▶ [Direction]:
Indicate only the number of lines in the listing below in which the word "three" appears.

▶ [Material]:
━━━

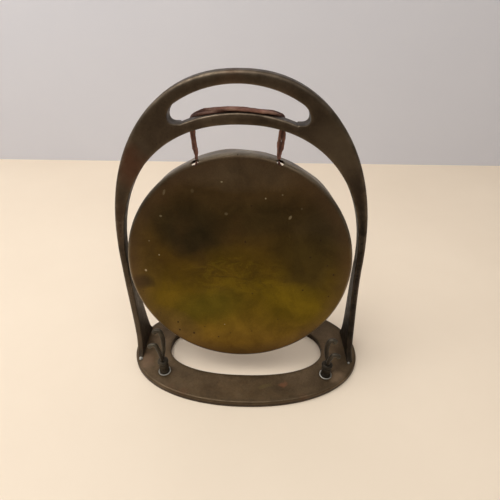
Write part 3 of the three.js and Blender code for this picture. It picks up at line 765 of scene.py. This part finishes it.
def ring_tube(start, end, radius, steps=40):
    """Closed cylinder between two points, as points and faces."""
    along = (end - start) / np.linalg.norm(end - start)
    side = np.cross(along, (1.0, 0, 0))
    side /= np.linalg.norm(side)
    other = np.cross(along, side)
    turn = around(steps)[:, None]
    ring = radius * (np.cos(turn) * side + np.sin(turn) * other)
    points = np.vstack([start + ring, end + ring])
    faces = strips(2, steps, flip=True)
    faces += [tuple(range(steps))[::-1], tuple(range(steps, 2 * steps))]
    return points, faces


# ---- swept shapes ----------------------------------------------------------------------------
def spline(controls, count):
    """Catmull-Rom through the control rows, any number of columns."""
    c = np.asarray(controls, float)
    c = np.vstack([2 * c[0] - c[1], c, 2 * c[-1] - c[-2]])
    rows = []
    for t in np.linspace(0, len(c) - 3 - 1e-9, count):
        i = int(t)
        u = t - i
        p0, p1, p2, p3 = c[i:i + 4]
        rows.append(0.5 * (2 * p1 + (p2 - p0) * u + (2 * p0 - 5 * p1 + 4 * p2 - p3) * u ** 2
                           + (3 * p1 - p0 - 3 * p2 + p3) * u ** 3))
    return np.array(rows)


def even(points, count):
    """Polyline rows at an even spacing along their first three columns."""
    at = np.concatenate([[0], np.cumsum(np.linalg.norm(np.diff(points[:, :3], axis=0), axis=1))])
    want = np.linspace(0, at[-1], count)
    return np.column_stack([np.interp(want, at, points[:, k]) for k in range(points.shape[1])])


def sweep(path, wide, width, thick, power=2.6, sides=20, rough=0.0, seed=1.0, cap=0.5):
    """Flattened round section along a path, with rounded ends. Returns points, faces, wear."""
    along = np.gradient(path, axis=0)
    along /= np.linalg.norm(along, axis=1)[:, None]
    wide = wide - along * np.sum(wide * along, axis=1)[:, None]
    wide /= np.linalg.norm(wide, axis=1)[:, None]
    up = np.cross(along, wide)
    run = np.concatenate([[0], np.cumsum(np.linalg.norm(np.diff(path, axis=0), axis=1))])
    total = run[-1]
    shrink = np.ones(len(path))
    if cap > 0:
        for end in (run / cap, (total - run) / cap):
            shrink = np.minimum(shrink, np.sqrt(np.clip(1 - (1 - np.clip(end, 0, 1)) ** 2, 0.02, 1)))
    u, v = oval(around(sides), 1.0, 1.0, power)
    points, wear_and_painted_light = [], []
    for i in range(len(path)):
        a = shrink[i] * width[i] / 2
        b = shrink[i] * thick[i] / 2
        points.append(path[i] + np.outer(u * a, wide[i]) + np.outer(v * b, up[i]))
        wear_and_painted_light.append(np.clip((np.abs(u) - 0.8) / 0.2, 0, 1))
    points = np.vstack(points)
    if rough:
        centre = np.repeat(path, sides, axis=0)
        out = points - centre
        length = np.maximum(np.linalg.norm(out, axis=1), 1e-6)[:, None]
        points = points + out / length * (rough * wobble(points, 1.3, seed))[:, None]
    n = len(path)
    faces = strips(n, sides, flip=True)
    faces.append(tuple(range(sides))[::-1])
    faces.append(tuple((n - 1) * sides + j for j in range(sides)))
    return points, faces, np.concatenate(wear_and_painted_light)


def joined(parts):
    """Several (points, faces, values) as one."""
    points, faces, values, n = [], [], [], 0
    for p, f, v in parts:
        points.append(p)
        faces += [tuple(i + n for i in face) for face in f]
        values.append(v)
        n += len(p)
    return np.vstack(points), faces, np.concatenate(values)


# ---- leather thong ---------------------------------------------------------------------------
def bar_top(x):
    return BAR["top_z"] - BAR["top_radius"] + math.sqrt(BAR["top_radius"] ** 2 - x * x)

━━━

▶ [Output for this task]:
2